------ Data section

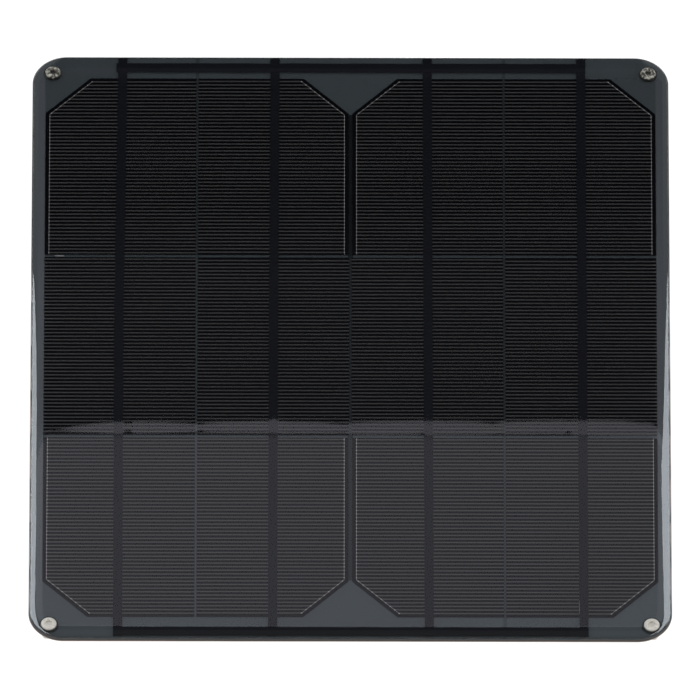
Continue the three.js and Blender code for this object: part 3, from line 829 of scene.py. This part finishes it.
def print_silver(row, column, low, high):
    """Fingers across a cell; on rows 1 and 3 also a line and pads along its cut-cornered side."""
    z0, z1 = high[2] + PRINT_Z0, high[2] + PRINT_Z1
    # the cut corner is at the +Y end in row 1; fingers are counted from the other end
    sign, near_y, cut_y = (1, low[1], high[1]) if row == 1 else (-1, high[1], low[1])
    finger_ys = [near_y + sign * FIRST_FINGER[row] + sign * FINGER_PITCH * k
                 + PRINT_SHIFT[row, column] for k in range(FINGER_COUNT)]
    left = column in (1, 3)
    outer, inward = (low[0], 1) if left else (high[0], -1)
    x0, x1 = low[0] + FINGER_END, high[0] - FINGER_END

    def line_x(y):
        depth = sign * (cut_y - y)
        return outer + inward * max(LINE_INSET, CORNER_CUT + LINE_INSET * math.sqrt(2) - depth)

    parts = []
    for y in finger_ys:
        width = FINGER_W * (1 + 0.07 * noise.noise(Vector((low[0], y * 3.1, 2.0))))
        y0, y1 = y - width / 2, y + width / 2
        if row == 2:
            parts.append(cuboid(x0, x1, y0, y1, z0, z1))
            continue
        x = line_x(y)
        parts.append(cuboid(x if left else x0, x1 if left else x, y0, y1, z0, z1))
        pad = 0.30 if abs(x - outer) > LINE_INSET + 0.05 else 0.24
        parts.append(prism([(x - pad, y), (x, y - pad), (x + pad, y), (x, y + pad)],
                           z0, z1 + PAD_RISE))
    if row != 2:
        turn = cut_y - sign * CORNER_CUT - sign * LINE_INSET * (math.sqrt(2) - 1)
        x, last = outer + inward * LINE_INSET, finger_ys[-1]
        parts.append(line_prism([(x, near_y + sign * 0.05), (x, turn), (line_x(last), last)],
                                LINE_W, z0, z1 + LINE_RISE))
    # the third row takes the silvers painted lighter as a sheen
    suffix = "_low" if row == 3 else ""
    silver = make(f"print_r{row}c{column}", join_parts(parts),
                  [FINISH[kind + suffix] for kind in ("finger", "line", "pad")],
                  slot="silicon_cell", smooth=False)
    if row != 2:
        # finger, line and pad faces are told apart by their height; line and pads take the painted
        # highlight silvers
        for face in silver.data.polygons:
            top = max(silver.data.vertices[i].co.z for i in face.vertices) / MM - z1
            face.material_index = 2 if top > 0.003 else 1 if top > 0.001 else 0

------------

**Work to do:**
Please output the complete data exactly.

**Full response:**
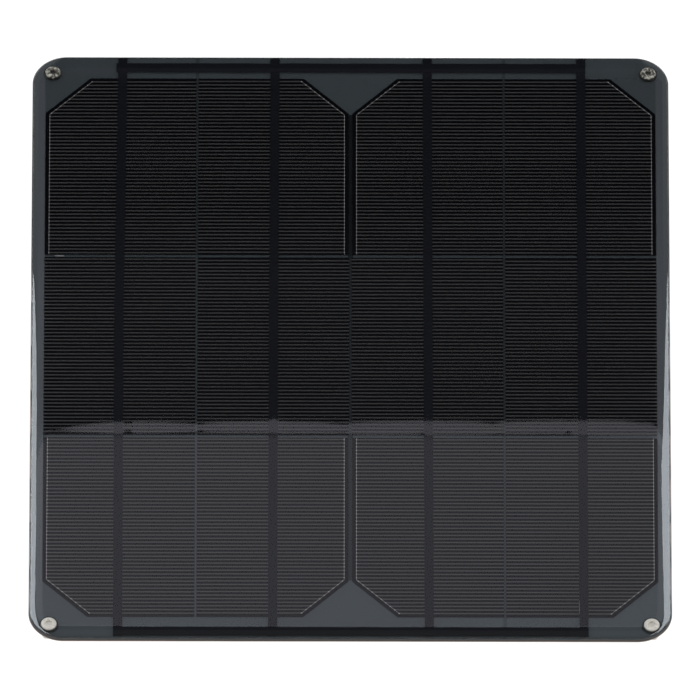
Continue the three.js and Blender code for this object: part 3, from line 829 of scene.py. This part finishes it.
def print_silver(row, column, low, high):
    """Fingers across a cell; on rows 1 and 3 also a line and pads along its cut-cornered side."""
    z0, z1 = high[2] + PRINT_Z0, high[2] + PRINT_Z1
    # the cut corner is at the +Y end in row 1; fingers are counted from the other end
    sign, near_y, cut_y = (1, low[1], high[1]) if row == 1 else (-1, high[1], low[1])
    finger_ys = [near_y + sign * FIRST_FINGER[row] + sign * FINGER_PITCH * k
                 + PRINT_SHIFT[row, column] for k in range(FINGER_COUNT)]
    left = column in (1, 3)
    outer, inward = (low[0], 1) if left else (high[0], -1)
    x0, x1 = low[0] + FINGER_END, high[0] - FINGER_END

    def line_x(y):
        depth = sign * (cut_y - y)
        return outer + inward * max(LINE_INSET, CORNER_CUT + LINE_INSET * math.sqrt(2) - depth)

    parts = []
    for y in finger_ys:
        width = FINGER_W * (1 + 0.07 * noise.noise(Vector((low[0], y * 3.1, 2.0))))
        y0, y1 = y - width / 2, y + width / 2
        if row == 2:
            parts.append(cuboid(x0, x1, y0, y1, z0, z1))
            continue
        x = line_x(y)
        parts.append(cuboid(x if left else x0, x1 if left else x, y0, y1, z0, z1))
        pad = 0.30 if abs(x - outer) > LINE_INSET + 0.05 else 0.24
        parts.append(prism([(x - pad, y), (x, y - pad), (x + pad, y), (x, y + pad)],
                           z0, z1 + PAD_RISE))
    if row != 2:
        turn = cut_y - sign * CORNER_CUT - sign * LINE_INSET * (math.sqrt(2) - 1)
        x, last = outer + inward * LINE_INSET, finger_ys[-1]
        parts.append(line_prism([(x, near_y + sign * 0.05), (x, turn), (line_x(last), last)],
                                LINE_W, z0, z1 + LINE_RISE))
    # the third row takes the silvers painted lighter as a sheen
    suffix = "_low" if row == 3 else ""
    silver = make(f"print_r{row}c{column}", join_parts(parts),
                  [FINISH[kind + suffix] for kind in ("finger", "line", "pad")],
                  slot="silicon_cell", smooth=False)
    if row != 2:
        # finger, line and pad faces are told apart by their height; line and pads take the painted
        # highlight silvers
        for face in silver.data.polygons:
            top = max(silver.data.vertices[i].co.z for i in face.vertices) / MM - z1
            face.material_index = 2 if top > 0.003 else 1 if top > 0.001 else 0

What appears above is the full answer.